The $5 million distributed to the Public Health Foundation Enterprises Inc. in City of Industry will be allocated over five years for a program to quell violent tendencies in kids by getting them involved in community and leadership activities.

Three years ago, the endowment was created when Blue Cross of California converted from non-profit status to a for-profit health maintenance organization. After the controversial conversion, state law required the company to use the assets built up as a non-profit for “health-related” charitable purposes in California.

The foundation is overseen by the state Attorney General’s Office and is independent of Blue Cross.

Grants are determined by the endowment after the organizations complete an extensive application process. The endowment hosts workshops throughout the state to assist grassroots organizations in preparing a detailed letter of intent, a budget, tax returns and a risk analysis of their proposed projects.

Teams of endowment staff members then go over the applications. The entire process can take from a few days to a few months, depending on the intricacy of the proposal.

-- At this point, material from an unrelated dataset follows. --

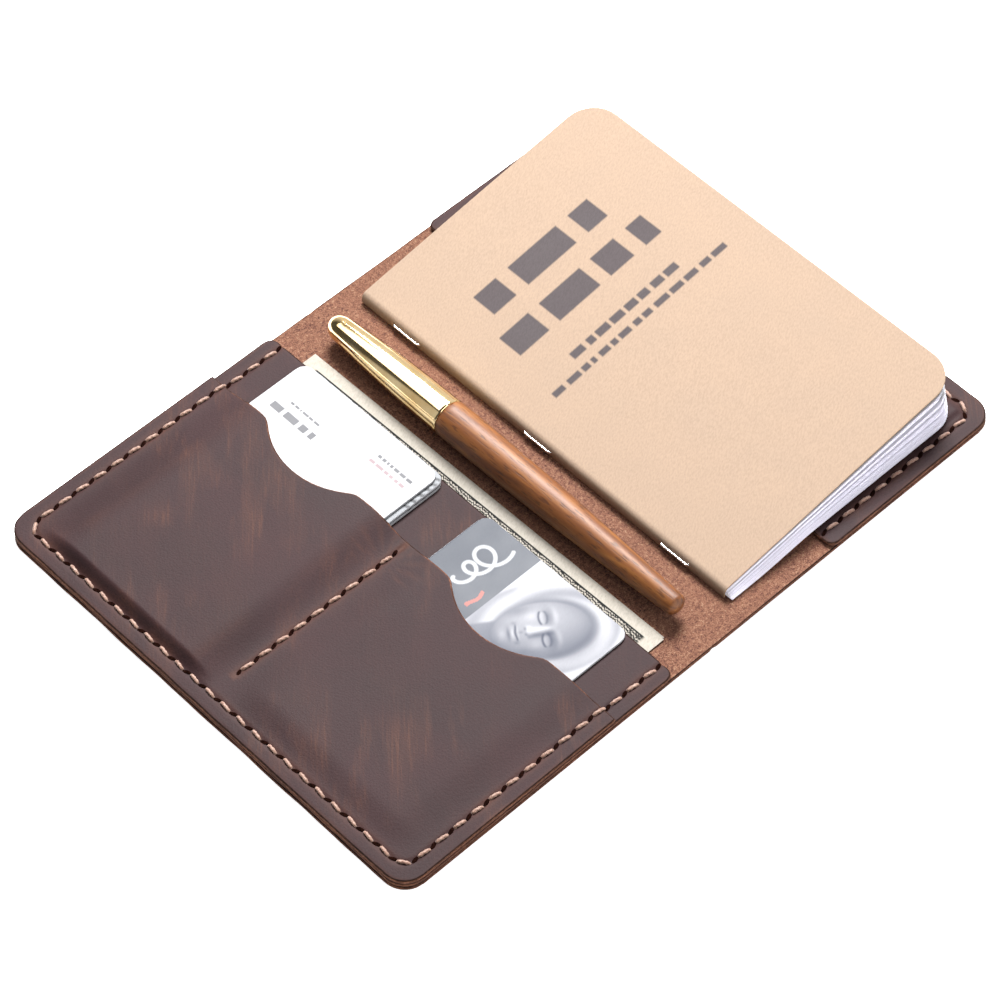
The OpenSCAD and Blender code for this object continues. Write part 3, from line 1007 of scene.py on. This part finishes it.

The endowment has determined four broad categories it is looking to fund: access to health care for the uninsured, health and well-being initiatives, community health innovations, and multicultural health.

Santa Monica’s Liberty Hills Foundation received $1.7 million to educate communities about environmental hazards in their neighborhoods.

“We worked to help folks who woke up one morning in Huntington Park and found this huge concrete dust pile they called it ‘La Montana’ sitting in an empty lot across from their school,” said Executive Director Torie Osborn. “Suddenly their kids start coughing, getting asthma, getting sick. It took this working-class Latino neighborhood two years to get their own city council to believe something was happening, but the pile has been removed.”

What isn’t on the list are large-scale projects, such as opening a hospital in an under-serviced community.

“We’re not the government even with the amount of money we have we can’t seriously think about funding major efforts in direct care,” Reid said. “We have to think about what niches our money could be well spent to improve public health.”

While most health care observers compliment the job the endowment has done, some have been critical of what’s perceived as a scattershot approach.

“Where are they?” asked Betsy Imholz, spokeswoman for the Consumer’s Union in San Francisco. “Things don’t seem to be progressing. They’re an incredible resource and I don’t see what’s hanging them up. I only wish the best for the new leadership there because the people of California need the endowment’s help.”

In the past 10 months the endowment has doubled the size of its staff, doubled the number of coordinators it has in the community to educate organizations about the availability of these grants, and established an online guide to the application process.

“The foundation is going to be here for a long time,” Reid said. “We don’t want to have a narrowly defined purpose that’s relevant in the year 2000 and becomes irrelevant in the year 2050.”